## Given instruction
Reproduce the records below exactly as given.

## Material
## Begin

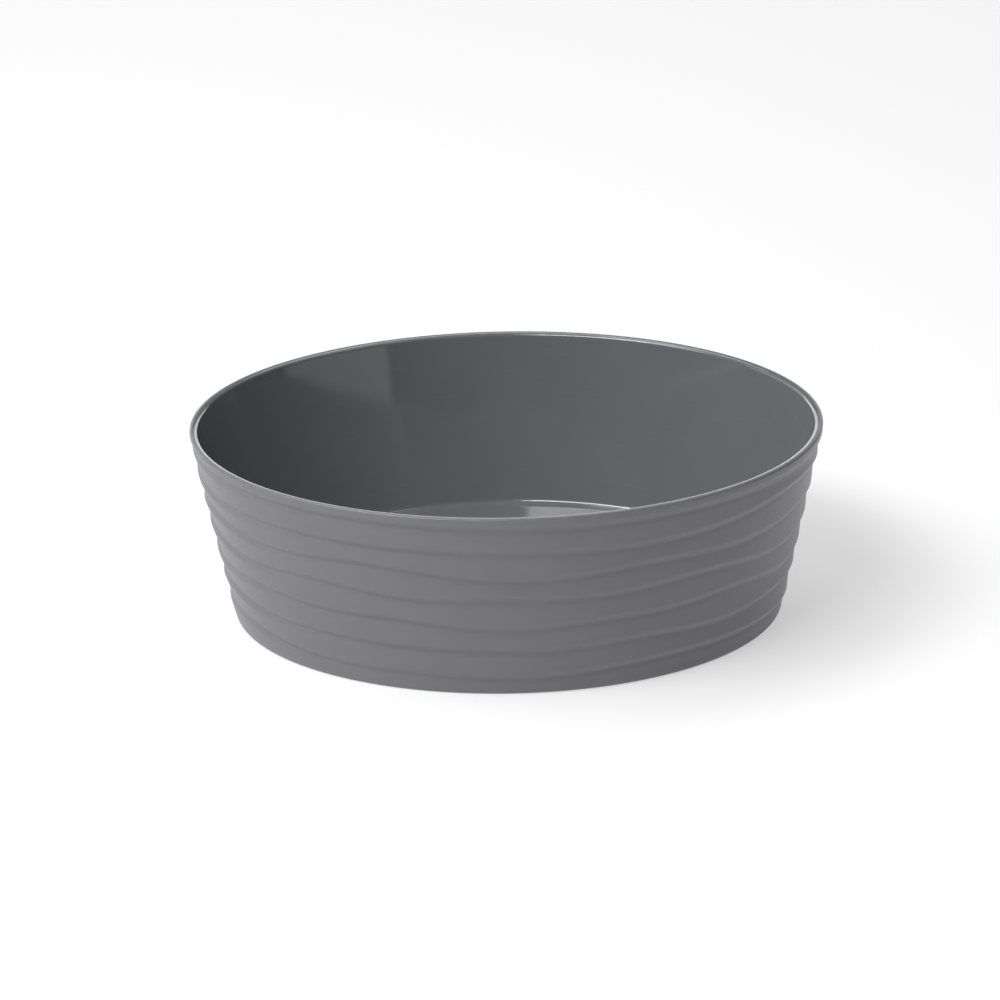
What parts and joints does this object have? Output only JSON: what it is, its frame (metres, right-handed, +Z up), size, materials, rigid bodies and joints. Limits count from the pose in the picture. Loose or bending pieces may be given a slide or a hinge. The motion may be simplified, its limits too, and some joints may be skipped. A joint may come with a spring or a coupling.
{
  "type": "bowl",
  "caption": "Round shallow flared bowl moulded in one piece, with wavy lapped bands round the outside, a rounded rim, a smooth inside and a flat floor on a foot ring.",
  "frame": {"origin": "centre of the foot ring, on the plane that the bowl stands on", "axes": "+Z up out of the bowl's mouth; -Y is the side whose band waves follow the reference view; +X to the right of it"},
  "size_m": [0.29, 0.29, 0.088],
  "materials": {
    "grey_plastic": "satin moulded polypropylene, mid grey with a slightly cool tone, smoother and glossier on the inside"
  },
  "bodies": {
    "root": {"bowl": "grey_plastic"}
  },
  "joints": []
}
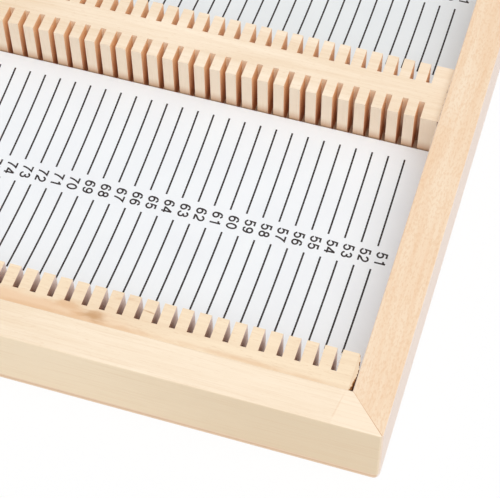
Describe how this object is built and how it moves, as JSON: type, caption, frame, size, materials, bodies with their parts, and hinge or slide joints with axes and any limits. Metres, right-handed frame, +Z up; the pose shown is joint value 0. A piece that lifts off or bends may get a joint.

## End

## The completed task
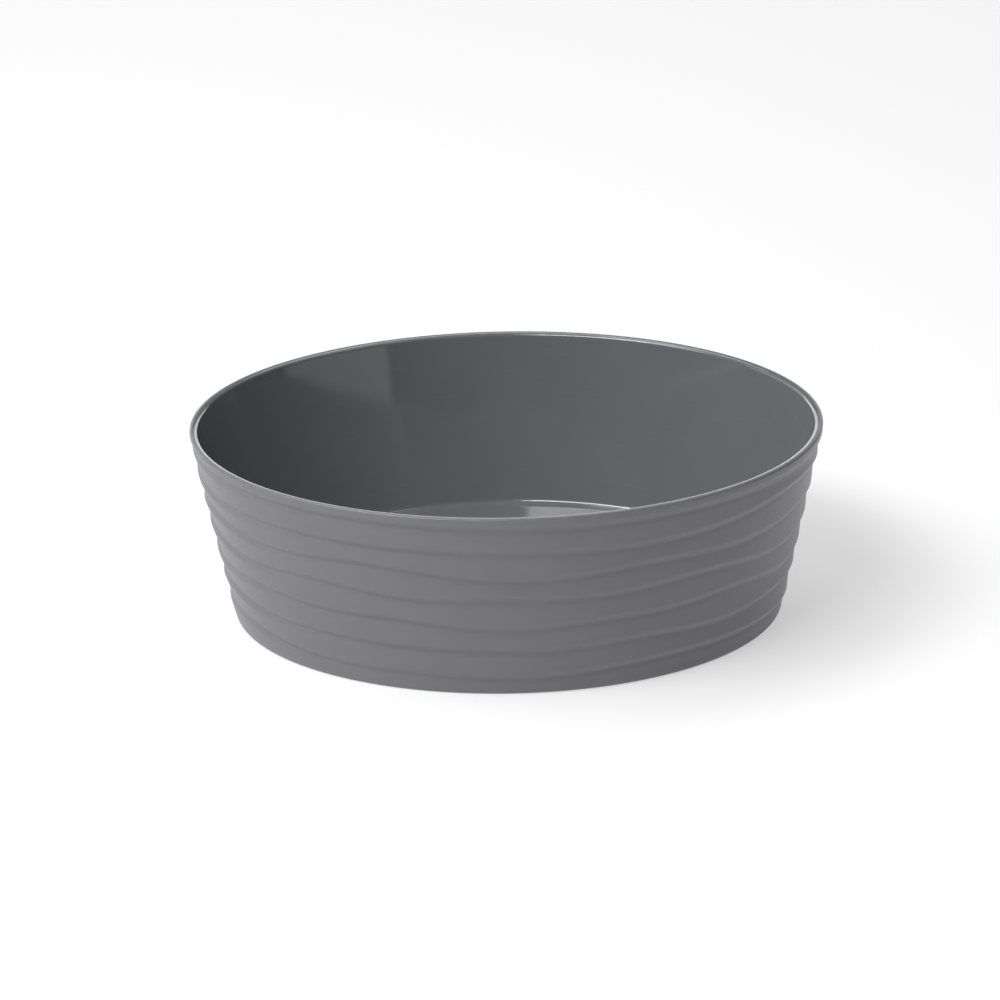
What parts and joints does this object have? Output only JSON: what it is, its frame (metres, right-handed, +Z up), size, materials, rigid bodies and joints. Limits count from the pose in the picture. Loose or bending pieces may be given a slide or a hinge. The motion may be simplified, its limits too, and some joints may be skipped. A joint may come with a spring or a coupling.
{
  "type": "bowl",
  "caption": "Round shallow flared bowl moulded in one piece, with wavy lapped bands round the outside, a rounded rim, a smooth inside and a flat floor on a foot ring.",
  "frame": {"origin": "centre of the foot ring, on the plane that the bowl stands on", "axes": "+Z up out of the bowl's mouth; -Y is the side whose band waves follow the reference view; +X to the right of it"},
  "size_m": [0.29, 0.29, 0.088],
  "materials": {
    "grey_plastic": "satin moulded polypropylene, mid grey with a slightly cool tone, smoother and glossier on the inside"
  },
  "bodies": {
    "root": {"bowl": "grey_plastic"}
  },
  "joints": []
}
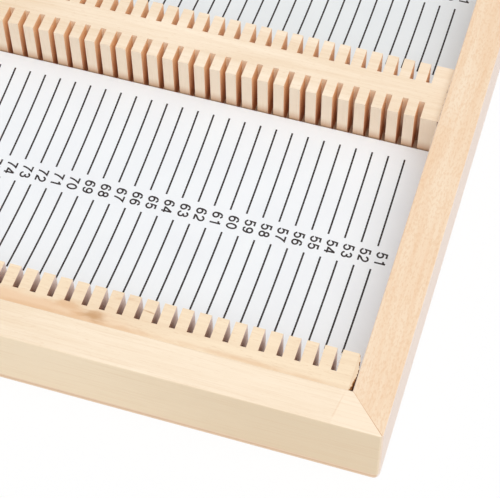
Describe how this object is built and how it moves, as JSON: type, caption, frame, size, materials, bodies with their parts, and hinge or slide joints with axes and any limits. Metres, right-handed frame, +Z up; the pose shown is joint value 0. A piece that lifts off or bends may get a joint.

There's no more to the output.